Measured Against Reality

Monday, August 28, 2006

What Would Alien Life Be Like?

Imagine that alien life was discovered on a distant world. What would it be like? It would look very foreign to us, beyond even the most active imaginations. However, there will be some things that would most likely evolve there too, making alien life at least somewhat recognizable.

I'm assuming a few things. First, that the life is not buried deep underground or at geothermal vents. Not only would these critters be hard to find, they wouldn't be as diverse as terrestrial life. I'm also assuming carbon-based life forms. Life may not always be carbon based, but I highly doubt that anything else exists.

Continue reading...1. DNA

Whether it’s actually DNA or some other molecule, life needs a genetic code.
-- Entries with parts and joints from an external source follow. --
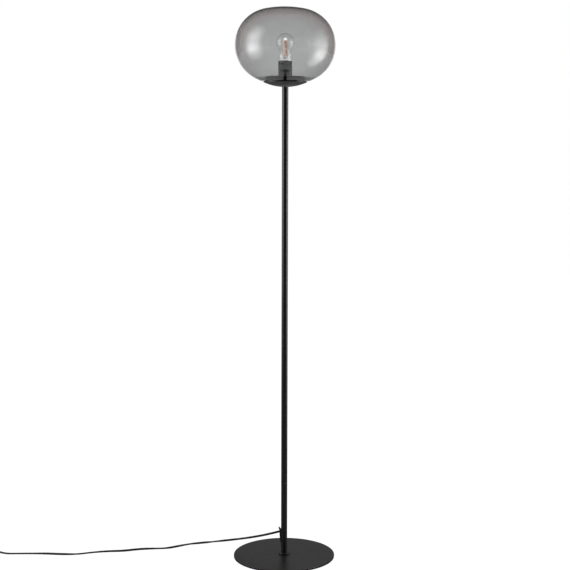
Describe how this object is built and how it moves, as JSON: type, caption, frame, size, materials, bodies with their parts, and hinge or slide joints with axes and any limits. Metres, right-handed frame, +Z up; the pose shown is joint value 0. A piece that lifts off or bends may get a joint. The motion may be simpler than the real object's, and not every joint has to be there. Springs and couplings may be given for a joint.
{
  "type": "floor lamp",
  "caption": "Floor lamp with a flattened smoked-glass globe on a slim black pole, a round steel base, a clear globe bulb and a cord with a foot switch and plug",
  "frame": {"origin": "centre of the base's underside, on the floor", "axes": "+Z up along the pole, the cord leaves the pole towards -X, +Y away from the picture's camera"},
  "size_m": [1.0603, 0.283, 1.3983],
  "materials": {
    "felt": "black felt",
    "base_paint": "dark grey powder coat, satin",
    "satin_black": "satin black lacquer",
    "zinc_steel": "zinc plated",
    "seal_rubber": "black, soft",
    "smoked_glass": "smoked grey, clear, polished",
    "holder_plastic": "black, fine texture",
    "white_ceramic": "white, unglazed",
    "brass": "bare",
    "bulb_glass": "clear, polished",
    "nickel": "nickel plated",
    "black_glass": "black vitrite",
    "phosphor": "amber silicone coat",
    "soft_black": "black, moulded, matt",
    "cord_black": "black sheath, satin",
    "switch_plastic": "black, satin",
    "module_plastic": "light grey",
    "plug_plastic": "black, moulded"
  },
  "bodies": {
    "lamp": {"base_pad": "felt", "base_plate": "base_paint", "base_screw": "zinc_steel", "foot_collar": "satin_black", "foot_plug": "zinc_steel", "lower_pole": "satin_black", "upper_pole": "satin_black", "pole_coupler": "zinc_steel", "pole_top_bush": "zinc_steel", "threaded_tube": "zinc_steel", "dish": "satin_black", "tube_nuts": "zinc_steel", "spacer_tube": "zinc_steel", "glass_seal": "seal_rubber", "glass_locator": "satin_black", "holder_base": "holder_plastic", "holder_core": "white_ceramic", "terminal_screws": "brass", "holder_shell": "holder_plastic", "screw_shell": "brass", "centre_contact": "brass", "cord_hood": "soft_black", "pole_cable": "cord_black", "cord_run": "cord_black", "cord_coil": "cord_black", "plug_lead": "cord_black", "switch_base": "switch_plastic", "switch_cover": "switch_plastic", "switch_module": "module_plastic", "plug_body": "plug_plastic", "plug_pins": "nickel", "pin_sleeves": "plug_plastic"},
    "glass": {"glass_globe": "smoked_glass"},
    "bulb": {"bulb_envelope": "bulb_glass", "bulb_cap": "nickel", "cap_insulator": "black_glass", "bulb_contact": "nickel", "bulb_stem": "bulb_glass", "filaments": "phosphor", "filament_bead": "white_ceramic"},
    "foot_button": {"switch_button": "switch_plastic"}
  },
  "joints": [
    {"name": "glass_lift", "type": "slide", "parent": "lamp", "child": "glass", "axis": [0, 0, 1], "range_m": [0, 0.16]},
    {"name": "bulb_turn", "type": "hinge", "parent": "lamp", "child": "bulb", "pos_m": [0, 0, 1.2667], "axis": [0, 0, 1], "range_deg": [0, 720]},
    {"name": "foot_button_press", "type": "slide", "parent": "lamp", "child": "foot_button", "axis": [0, 0, -1], "range_m": [0, 0.003], "stiffness_N_per_m": 1000}
  ]
}
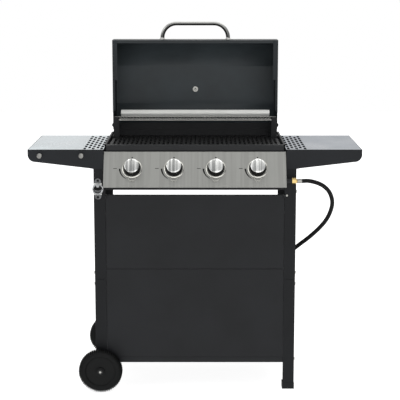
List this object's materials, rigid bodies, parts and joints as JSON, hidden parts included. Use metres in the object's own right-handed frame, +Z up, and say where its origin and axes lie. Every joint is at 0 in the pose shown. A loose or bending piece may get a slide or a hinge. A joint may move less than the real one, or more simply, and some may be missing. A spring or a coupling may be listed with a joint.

Without an accurately reproducible, readily translatable genetic code, life cannot exist, at least in any stable form. It’s certainly possible that alien chemistry could come up with something other than DNA, but there’s a good chance that DNA is simply the only viable organic molecule for the job.

It’s also vital that a carrier of genetic information accumulates errors and causes the organism containing it to mutate, otherwise evolution could not occur. So a molecule for life needs to be extremely reproducible, but also not so much so that it no longer evolves. It’s very likely that DNA will fill this role.

2. Plants and Animals

Once life gets started, it will almost certainly be similar to our bacteria: unicellular organisms eating organic molecules and eventually each other. But a world with just bacteria would not end up being very biodiverse, and given the small amount of nutrients that would be available on a planet that had recently evolved life, and that there would have to be some kind of nearby star for life to form at all, some form of cyanobacteria and eventually plant life would evolve. The light from a star is just too abundant a source of energy for life to miss, and without plants to turn its energy into biomass no higher life forms would evolve. As long as our hypothetical planet is fairly far along evolutionarily, there will be a plant/animal divide, although the occupants of each category may be nothing like what we’re used to, and things like fungi that don't fit well into either category will probably exist as well.

3. Sex

Exactly why sex evolved in the first place is a bit of a mystery, but the vast numbers of sexually reproducing compared to asexually reproducing life forms at the multi-cellular level indicates that it does have an advantage. It’s likely that recombination of genes allows evolution to occur more rapidly, giving sexual species a better chance at surviving changes in environment or filling an ecological niche.

Because of this it’s highly likely that multi-cellular alien life would have some form of sexual reproduction. It might not be something that we recognize as such, but it’s very unlikely that all forms of life would reproduce asexually.

4. Eyes

Estimates put the number of times eyes have independently evolved in the animal kingdom at around 30, and the time it takes to evolve them at around 100,000 years. Since they appear so many times and so rapidly here on Earth, it’s almost impossible for our alien animals to not be able to see. They’ll probably see light, since any star that is suitable for life will put out a lot of its energy around the visible spectrum, but this is not a given. Some animals see infrared or ultraviolet on Earth, it’s entirely possible that alien animals would see in these or other spectra too.

5. Ecological Niches

It’s very likely that the same kind of ecological niches that exist here on Earth will exist on alien planets. That means that there will be plants, nitrogen fixers, parasites, prey, predators, scavengers, and decomposers, along with a host of other things that will be specific to how life evolved there. For example, many insects survive on pollen, but if plants don’t pollinate on the alien world than that niche will not have to be filled, so there will be nothing like our pollinators. This means that we may find some truly extraordinary creatures doing some fairly bizarre things based on the niche they occupy, but there will be some basic ones (like the few I mentioned) regardless.

6. It will totally surprise us

As I learn more about evolution, it becomes ever clearer that life always does find a way to do something. When confronted with a problem, evolution will always find some kind of answer. Once abiogenesis occurs on some distant planet, evolution will take its patchwork, jury-rigged course, and its solutions to the problems it will encounter will be as fascinating as the ones here on Earth. (Of course, I know evolution is not any kind of active force, but it's easier to describe it as such.) I'd be excited for the day we find extraterrestrial life if I thought there was any chance at all of it happening within my lifetime. I hope those future scientists/space travelers enjoy it.